ピノキオピー:そこを感じてもらえていて嬉しいです。僕自身もDECOさんの曲から、(リスナーに)喜んでもらえるビジョンがあったうえで、そこに甘んじることなく毎回チャレンジしていることを感じてます。同じ場所に安住することなく次の一手を探し続けるのは、創作を続けるうえでは苦しいですけど、それをやり続けているのがとても真摯だと思います。

DECO*27:そう。長いこと活動していると、過去の自分の曲が壁になって立ちはだかってくるんです。僕がそれを一番最初に感じたのが「モザイクロール」(2010年)で、しばらく“「モザイクロール」の人”っていう認識が続いていたんですけど、「ゴーストルール」(2016年)でそれを更新することができた。だから6年ぐらいかかったんですよね。その後は「ゴーストルール」が壁となり、今度は「乙女解剖」(2019年)がまたたくさんの人に聴いてもらえて。
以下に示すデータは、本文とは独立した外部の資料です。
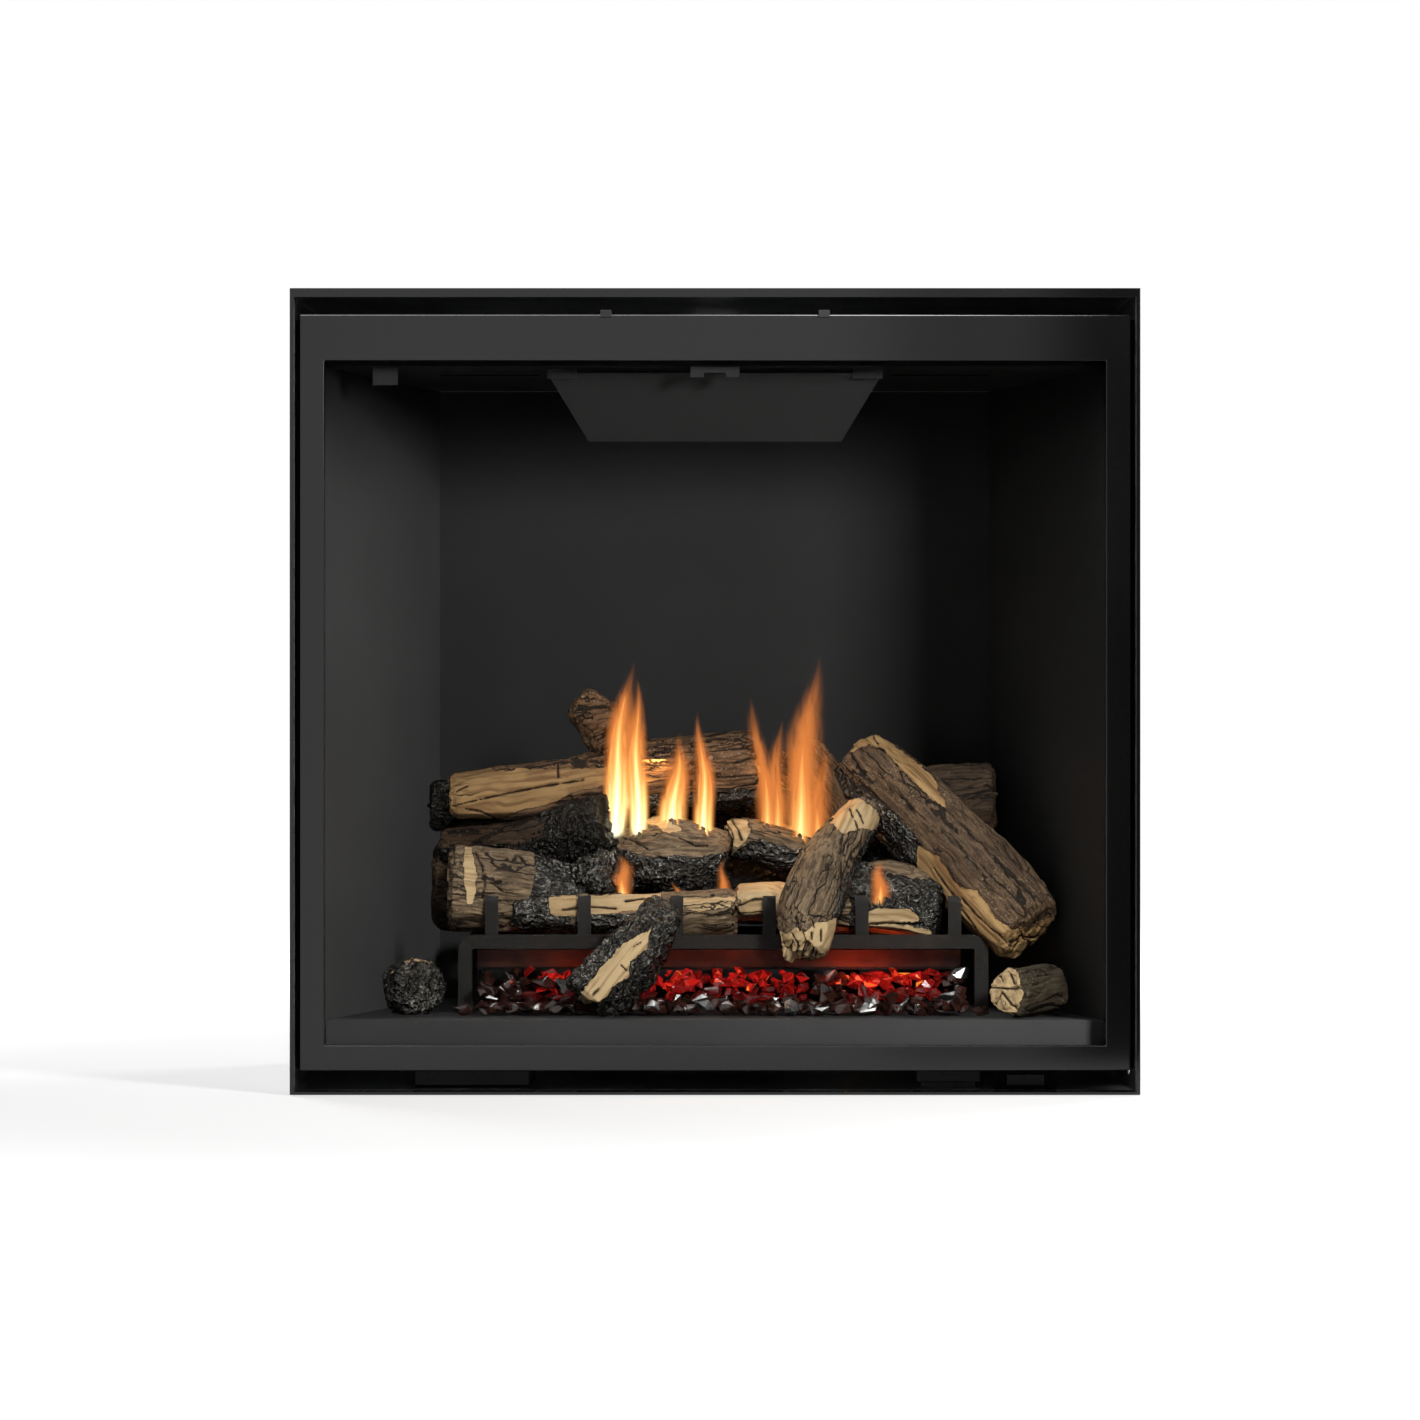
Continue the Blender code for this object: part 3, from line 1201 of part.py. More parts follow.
# Blower


def make_blower():
    centre_z = SHEET + GAP + HOUSING_SHEET + HOUSING_CLEARANCE + DRUM_RADIUS
    centre = (BLOWER_SETBACK, centre_z)
    half = BLOWER_LENGTH / 2
    scroll = DRUM_RADIUS + HOUSING_CLEARANCE
    inner = arc(centre, scroll, HOUSING_START_TURN, HOUSING_END_TURN, HOUSING_STEPS)
    outer = arc(centre, scroll + HOUSING_SHEET, HOUSING_START_TURN, HOUSING_END_TURN, HOUSING_STEPS)
    outline = inner + list(reversed(outer))
    start = BLOWER_OFFSET - half - HOUSING_END_SHEET
    end = BLOWER_OFFSET + half + HOUSING_END_SHEET
    housing = make("blower_housing", extrusion(outline, start, end, along_x), CASING_STEEL)
    plate = circle(scroll + HOUSING_SHEET, HOUSING_STEPS * 2, centre)
    bore = circle(SHAFT_RADIUS + GAP, ROUND_SIDES, centre)
    for edge in (start, end - HOUSING_END_SHEET):
        join(housing, extrusion(plate, edge, edge + HOUSING_END_SHEET, along_x))
        ends = (edge - OVERRUN, edge + HOUSING_END_SHEET + OVERRUN)
        cut(housing, extrusion(bore, *ends, along_x))
    foot_depth = scroll / 2
    foot_low = (start, deep(BLOWER_SETBACK - foot_depth), SHEET + GAP)
    foot_high = (end, deep(BLOWER_SETBACK + foot_depth), SHEET + GAP + HOUSING_SHEET / 2)
    join(housing, block(foot_low, foot_high))
    motor_ring = circle(MOTOR_RADIUS, FLUE_SIDES // 2, centre)
    motor_end = start + HOUSING_END_SHEET / 2
    motor = extrusion(motor_ring, start - MOTOR_LENGTH, motor_end, along_x)
    socket = extrusion(bore, start - SHAFT_END, start + HOUSING_END_SHEET + OVERRUN, along_x)
    join(housing, motor)
    cut(housing, socket)
    round_off(housing)

    foot = DRUM_RADIUS - DRUM_VANE_DEPTH
    tip_shares = ((0, DRUM_RADIUS), (0.3, DRUM_RADIUS), (0.5, foot))
    vanes = []
    for i in range(DRUM_VANES):
        for share, radius in tip_shares:
            angle = math.tau * (i + share) / DRUM_VANES
            vanes.append((centre[0] + radius * math.cos(angle), centre[1] + radius * math.sin(angle)))
    run = half - SHEET
    drum = make(
        "blower_impeller", extrusion(vanes, BLOWER_OFFSET - run, BLOWER_OFFSET + run, along_x), ALUMINIUM
    )
    shaft = circle(SHAFT_RADIUS, ROUND_SIDES, centre)
    join(drum, extrusion(shaft, start, end + SHAFT_END, along_x))
    pivot_at(drum, (BLOWER_OFFSET, deep(centre[0]), centre[1]))


# Log set. Each station is (across, back, up, thickness): across is a share of the room from the
# firebox's middle to where a full log would touch the wall, back a share of the grate's depth from
# its front, up a share of the set's height above the grate's bars or, where it is negative, of the
# grate's own height, and thickness a share of the log radius. Split gives the turn that the flat
# split face looks to, and how far out it lies as a share of the radius.


class Log:
    def __init__(self, name, stations_shares, split_shares=None, knot_shares=None, char=False):
        self.name = name
        self.stations_shares = stations_shares
        self.split_shares = split_shares
        self.knot_shares = knot_shares
        self.char = char
        self.phase = len(name) + sum(ord(letter) for letter in name) % 7

    def place(self, station_shares):
        across, back, up, thickness = station_shares
        depth = GRATE_SETBACK + GRATE_DEPTH * back
        x = (wall_half(depth) - LOG_RADIUS) * across
        rise = (LOG_SET_HEIGHT if up > 0 else GRATE_HEIGHT) * up
        return Vector((x, deep(depth), GRATE_TOP + rise)), LOG_RADIUS * thickness

    def shapes(self, grow=0):
        """The log and its knot, swollen by grow when they cut their neighbour's seat."""
        found = [self.loft(self.stations_shares, self.split_shares, LOG_RINGS, grow)]
        if self.knot_shares:
            found.append(self.loft(self.knot_shares, None, KNOT_RINGS, grow))
        return found

    def loft(self, stations_shares, split_shares, count, grow):
        stations = [self.place(shares) for shares in stations_shares]
        rings = [self.ring(stations, i / count, split_shares, grow) for i in range(count + 1)]
        first, last = self.cap(rings[0], rings[1], grow), self.cap(rings[-1], rings[-2], grow)
        shape = bmesh.new()
        add_faces(shape, [first] + rings + [last])
        bmesh.ops.triangulate(shape, faces=shape.faces, quad_method="FIXED")
        return shape

    def cap(self, ring, neighbour, grow):
        """A smaller end ring that rounds the end of the log."""
        middle = sum(ring, Vector()) / len(ring)
        out = (middle - sum(neighbour, Vector()) / len(neighbour)).normalized()
        inner_share = 0.82
        reach = LOG_END_ROUND + grow
        return [middle + (point - middle) * inner_share + out * reach for point in ring]

    def ring(self, stations, share, split_shares, grow):
        along = share * (len(stations) - 1)
        index = min(int(along), len(stations) - 2)
        t = along - index
        before, start, end, after = (
            stations[min(max(k, 0), len(stations) - 1)] for k in range(index - 1, index + 3)
        )
        centre = curve_point(before[0], start[0], end[0], after[0], t)
        ahead = curve_point(before[0], start[0], end[0], after[0], t + OVERRUN)
        radius = start[1] + (end[1] - start[1]) * t
        direction = (ahead - centre).normalized()
        side = direction.cross(Vector((0, 0, 1)))
        side = side.normalized() if side.length > OVERRUN else Vector((1, 0, 0))
        top = side.cross(direction).normalized()
        points = []
        for k in range(LOG_SIDES):
            angle = math.tau * k / LOG_SIDES
            lump = LOG_LUMP_SHARE * math.sin(3 * angle + 2 * share * math.pi + self.phase)
            ridge = LOG_RIDGE_SHARE * math.sin(5 * angle - 3 * share * math.pi + 2 * self.phase)
            reach = radius * (1 + lump + ridge) + grow
            offset = side * reach * math.cos(angle) + top * reach * math.sin(angle)
            if split_shares:
                turn, depth_share = split_shares
                normal = side * math.cos(math.tau * turn) + top * math.sin(math.tau * turn)
                excess = offset.dot(normal) - (radius * depth_share + grow)
                offset -= normal * max(excess, 0)
            points.append(centre + offset)
        return points


def curve_point(before, start, end, after, t):
    """A point of the smooth curve from start to end that also heeds the points round them."""
    half_share = 0.5
    a = (end - before) * half_share
    b = (after - start) * half_share
    rise = 3 * t**2 - 2 * t**3
    return (
        start * (1 - rise) + end * rise + a * (t**3 - 2 * t**2 + t) + b * (t**3 - t**2)
    )


LOGS = (
    Log(
        "rear_base_log",
        (
            (-1.086, 0.88, 0.195, 1.05),
            (-0.269, 0.86, 0.19, 0.97),
            (0.535, 0.88, 0.19, 0.97),
            (1.042, 0.90, 0.20, 0.95),
        ),
    ),
    Log(
        "rear_log",
        (
            (-1.117, 0.93, 0.56, 0.60),
            (-0.172, 0.95, 0.54, 0.66),
            (0.641, 0.92, 0.57, 0.78),
            (1.093, 0.90, 0.59, 0.80),
        ),
    ),
    Log(
        "charred_block",
        (
            (-0.506, 0.42, 0.10, 0.55),
            (-0.416, 0.32, 0.22, 0.66),
            (-0.347, 0.24, 0.27, 0.62),
        ),
        char=True,
    ),
    Log(
        "front_left_log",
        (
            (-0.902, 0.30, 0.19, 0.98),
            (-0.651, 0.32, 0.18, 0.93),
            (-0.428, 0.36, 0.13, 0.70),
        ),
        split_shares=(0.62, 0.80),
    ),
    Log(
        "front_split_log",
        (
            (-0.661, 0.17, 0.10, 0.42),
            (-0.282, 0.18, 0.09, 0.52),
            (0.054, 0.18, 0.10, 0.60),
        ),
        split_shares=(0.30, 0.80),
    ),
    Log(
        "split_block",
        (
            (0.09, 0.20, 0.13, 0.46),
            (0.161, 0.22, 0.14, 0.52),
            (0.244, 0.27, 0.13, 0.48),
        ),
        split_shares=(0.80, 0.75),
    ),
    Log(
        "front_right_log",
        (
            (0.405, 0.27, 0.15, 0.70),
            (0.583, 0.25, 0.16, 0.84),
            (0.749, 0.22, 0.11, 0.72),
        ),
        split_shares=(0.78, 0.70),
    ),
    Log(
        "centre_left_log",
        (
            (-0.333, 0.46, 0.30, 0.62),
            (-0.156, 0.43, 0.34, 0.94),
            (0.029, 0.40, 0.30, 0.78),
        ),
        char=True,
    ),
    Log(
        "charred_end_log",
        (
            (-1, 0.70, 0.37, 0.50),
            (-0.68, 0.56, 0.40, 0.58),
            (-0.373, 0.36, 0.49, 0.76),
        ),
        char=True,
    ),
    Log(
        "centre_right_log",
        (
            (0.048, 0.46, 0.43, 0.42),
            (0.215, 0.47, 0.38, 0.56),
            (0.432, 0.50, 0.28, 0.50),
        ),
    ),
    Log(
        "split_log",
        (
            (-0.945, 0.56, 0.59, 0.58),
            (-0.56, 0.59, 0.62, 0.72),
            (-0.257, 0.62, 0.66, 0.96),
            (0.145, 0.64, 0.70, 0.92),
        ),
        split_shares=(0.72, 0.62),
        knot_shares=(
            (-0.353, 0.62, 0.84, 0.62),
            (-0.419, 0.61, 0.94, 0.46),
            (-0.485, 0.60, 1.01, 0.36),
        ),
    ),
    Log(
        "steep_back_log",
        (
            (0.535, 0.69, 0.36, 0.74),
            (0.402, 0.73, 0.60, 0.80),
            (0.305, 0.74, 0.80, 0.62),
        ),
    ),
    Log(
        "big_right_log",
        (
            (0.547, 0.71, 0.76, 0.78),
            (0.722, 0.50, 0.55, 0.96),
            (0.9, 0.22, 0.26, 1.04),
            (1.013, 0.03, 0.055, 0.86),
        ),
        split_shares=(0.60, 0.80),
    ),
    Log(
        "crossing_log",
        (
            (0.521, 0.36, 0.54, 0.46),
            (0.398, 0.17, 0.36, 0.62),
            (0.307, -0.06, 0.15, 0.74),
            (0.286, -0.14, -0.174, 0.56),
        ),
    ),
    Log(
        "leaning_log",
        (
            (-0.395, -0.23, -0.782, 0.60),
            (-0.265, -0.18, -0.203, 0.62),
            (-0.168, -0.08, 0.12, 0.40),
        ),
        split_shares=(0.86, 0.70),
        char=True,
    ),
    Log(
        "left_chunk",
        (
            (-1.005, 0.02, -0.681, 0.56),
            (-0.935, -0.10, -0.652, 0.62),
        ),
        char=True,
    ),
    Log(
        "right_chunk",
        (
            (0.879, -0.38, -0.681, 0.54),
            (1.051, -0.12, -0.666, 0.56),
        ),
    ),
)


def make_logs():
    """Each log is notched where it lies on the grate, the floor and the logs made before it."""
    made = []
    for log in LOGS:
        body, *knots = log.shapes()
        piece = make(log.name, body, LOG_CHAR if log.char else LOG_BARK)
        join(piece, *knots)
        for shape in grate_shapes(LOG_SEAT):
            cut_if_near(piece, shape())
        low = (-HALF_FACE, deep(0), 0)
        high = (HALF_FACE, deep(CASING_DEPTH), FLOOR_HEIGHT + GAP)
        cut_if_near(piece, block(low, high))
        for other in made:
            for shape in other.shapes(LOG_SEAT):
                cut_if_near(piece, shape)
        round_off(piece)
        made.append(log)


def cut_if_near(piece, shape):
    """Cuts a seat only where the cutter's box reaches the piece's box."""
    low, high = bounds([vert.co for vert in shape.verts])
    piece_low, piece_high = bounds([vert.co for vert in piece.data.vertices])
    if all(low[i] < piece_high[i] and high[i] > piece_low[i] for i in range(3)):
        cut(piece, shape)
    else:
        shape.free()


def bounds(points):
    low = [min(point[i] for point in points) for i in range(3)]
    high = [max(point[i] for point in points) for i in range(3)]
    return low, high


make_casing()
make_surround()
make_glass_front()
make_bulkhead()
make_latches()
make_firebox()
make_relief_flaps()
make_exhaust()
make_restrictor()
make_baffle()
make_grate()
make_burner()
make_air_shutter()
make_pilot()
make_embers()
make_gas_train()
make_electrics()
make_blower()
make_logs()
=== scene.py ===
"""The looks of a direct-vent gas fireplace: the finish of every sheet and casting, the cast logs, the glass
embers and the flames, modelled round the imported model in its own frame, in metres."""

import math
import random
from dataclasses import dataclass

import bmesh
import bpy
import numpy as np
from mathutils import Matrix, Vector, noise


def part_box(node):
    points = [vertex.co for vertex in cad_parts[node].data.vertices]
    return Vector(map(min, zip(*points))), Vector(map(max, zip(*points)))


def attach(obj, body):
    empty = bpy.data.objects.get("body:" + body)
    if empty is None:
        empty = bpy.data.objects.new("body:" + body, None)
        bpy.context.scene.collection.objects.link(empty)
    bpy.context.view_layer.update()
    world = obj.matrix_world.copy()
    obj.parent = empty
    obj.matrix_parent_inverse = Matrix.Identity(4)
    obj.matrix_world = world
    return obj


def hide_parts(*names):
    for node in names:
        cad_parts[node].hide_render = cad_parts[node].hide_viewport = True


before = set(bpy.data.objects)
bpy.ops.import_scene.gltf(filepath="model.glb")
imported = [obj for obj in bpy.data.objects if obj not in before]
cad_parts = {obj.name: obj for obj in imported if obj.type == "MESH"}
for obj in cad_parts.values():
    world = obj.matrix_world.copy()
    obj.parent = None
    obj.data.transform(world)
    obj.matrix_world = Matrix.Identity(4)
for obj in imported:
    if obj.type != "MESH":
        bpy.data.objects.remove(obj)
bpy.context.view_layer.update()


# Outer casing
# The box round the firebox is folded from zinc-coated steel sheet and held by pan-head sheet screws.
# The zinc has frozen into flat crystals, and handling has left it dull in places.

ZINC = (0.42, 0.43, 0.44, 1)
SPANGLE = 95.0
SCREW_RADIUS = 0.0036
SCREW_RISE = 0.0014
SCREW_SPACING = 0.095
SCREW_INSET = 0.012
RECESS_SHARE = 0.42


def fed(tree, sockets, values):
    """Gives each named socket a plain value or another node's output."""
    for name, value in values.items():
        if isinstance(value, bpy.types.NodeSocket):
            tree.links.new(value, sockets[name])
        else:
            sockets[name].default_value = value


def add(tree, kind, inputs=None, **settings):
    """Adds a shader node."""
    made = tree.nodes.new("ShaderNode" + kind)
    for name, value in settings.items():
        setattr(made, name, value)
    fed(tree, made.inputs, inputs or {})
    return made


def calc(tree, operation, *values):
    return add(tree, "Math", dict(enumerate(values)), operation=operation).outputs[0]


def times(tree, first, second):
    return calc(tree, "MULTIPLY", first, second)


def mixed(tree, share, first, second, blend_type="MIX"):
    """The colour between two colours, at this share of the way to the second."""
    inputs = {0: share, 6: first, 7: second}
    return add(tree, "Mix", inputs, data_type="RGBA", blend_type=blend_type).outputs[2]


def stepped(tree, value, start, end, low=0.0, high=1.0):
    """A smooth step from low to high as the value goes from start to end."""
    inputs = {"Value": value, "From Min": start, "From Max": end, "To Min": low, "To Max": high}
    return add(tree, "MapRange", inputs, interpolation_type="SMOOTHSTEP").outputs[0]


def shaded(tree, colour, level):
    """The colour, made brighter or darker by this level."""
    grey = add(tree, "CombineColor", dict.fromkeys(range(3), level)).outputs[0]
    return mixed(tree, 1.0, colour, grey, "MULTIPLY")


def own_place(tree):
    return add(tree, "TexCoord").outputs["Object"]


def own_height(tree):
    return add(tree, "SeparateXYZ", {0: own_place(tree)}).outputs["Z"]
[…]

なので今は「乙女解剖」が壁になっています(笑)。

DECO*27 - 乙女解剖 feat. 初音ミク

ピノキオピー:壁が生まれ続ける、その感覚すごくわかります。でも“「モザイクロール」の人”という言われ方はまだよくて。僕の場合は「腐れ外道とチョコレゐト」(2011年)がそれにあたる曲だったので、“「腐れ外道」の人”だったんですよね(笑)。

DECO*27:知らない人が聞いたら「あの人、腐れ外道なの?」ってなるよね(笑)。

ピノキオピー:ある意味そうなんですけど(笑)。でも、そこから数年経って「すろぉもぉしょん」(2014年)という曲ができて。少し話がそれますけど、「腐れ外道とチョコレゐト」は、当時のボカロシーンは攻撃的なニュアンスの入った高速ロックが受け入れられやすい土壌があったので、そういうものを意識的に作っていたんです。なのである意味、公に向けたものというか、僕の気持ちは半分ぐらいしか入っていない。でも、「すろぉもぉしょん」は自分自身が100パーセント入っている。それで「腐れ外道」の壁を超えることができて安心しました。

DECO*27:過去の曲に勝つのは難しいよね。